Tulsi: From Warning Voice to Warning Sign
Almost as soon as Gabbard’s praise went up on X, critics resurrected her own warnings about Venezuela. In 2019 she argued that the United States should “stay out of Venezuela.”
At the time, she condemned the interventionist impulses of Trump’s first term, warning,
Military intervention in Venezuela will wreak death & destruction to Venezuelan people, and increase tensions that threaten our national security.
The stance largely defined her political identity. Just two months ago, she praised Trump for ending an “old Washington way” of “counterproductive and endless cycle of regime change or nation-building executing.”

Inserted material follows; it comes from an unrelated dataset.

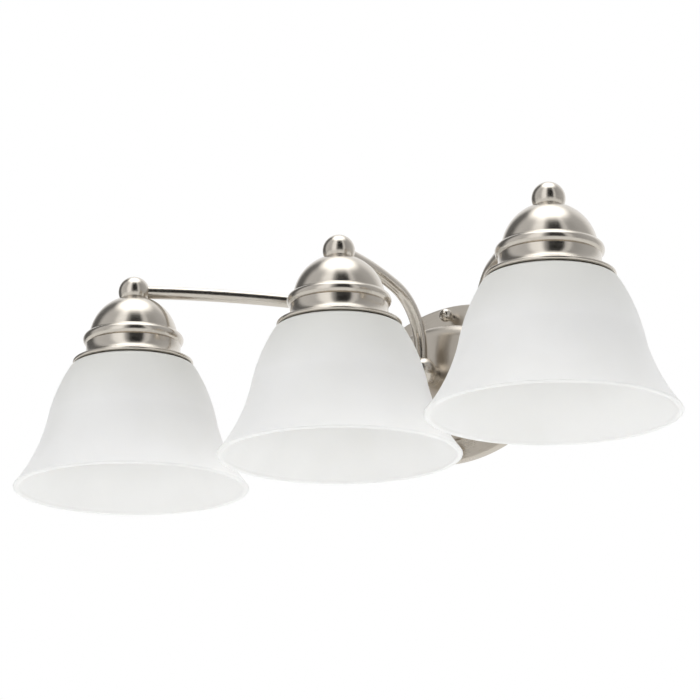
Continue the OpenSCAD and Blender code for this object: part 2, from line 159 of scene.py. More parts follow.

And yet, when the administration launched the raid, Gabbard reportedly played “little role” in it. According to The Washington Post, the core national security team gathered with Trump at Mar-a-Lago as the operation began. Gabbard was neither present nor among the senior officials who later briefed lawmakers. Deciding on the matter were “Stephen Miller, the White House deputy chief of staff and homeland security adviser, Secretary of State Marco Rubio, Defense Secretary Pete Hegseth and CIA Director John Ratcliffe.” Meanwhile, two days before the raid, Gabbard’s personal feed featured tranquil beachside yoga shots.
But Gabbard’s arc is not just a story of inconsistency or even incompetence. It is a case study in how political calculation and institutional sidelining can convert once-independent voices into after-the-fact validators of policies they once condemned. At the same time, whether Gabbard’s anti-war image reflected conviction or a 2024 campaign posture aimed at pulling voters into Trump’s camp is unclear. What remains clear, however, is the broader pattern: In Washington, it is political will that leads. Objective assessments of risk and long-term strategy arrive later, if at all.
Seen this way, it is little surprise that Gabbard’s silence on how the intelligence she oversees connects to Trump’s widening threats toward Greenland, Cuba, Iran, and other countries is understandable — if not especially reassuring.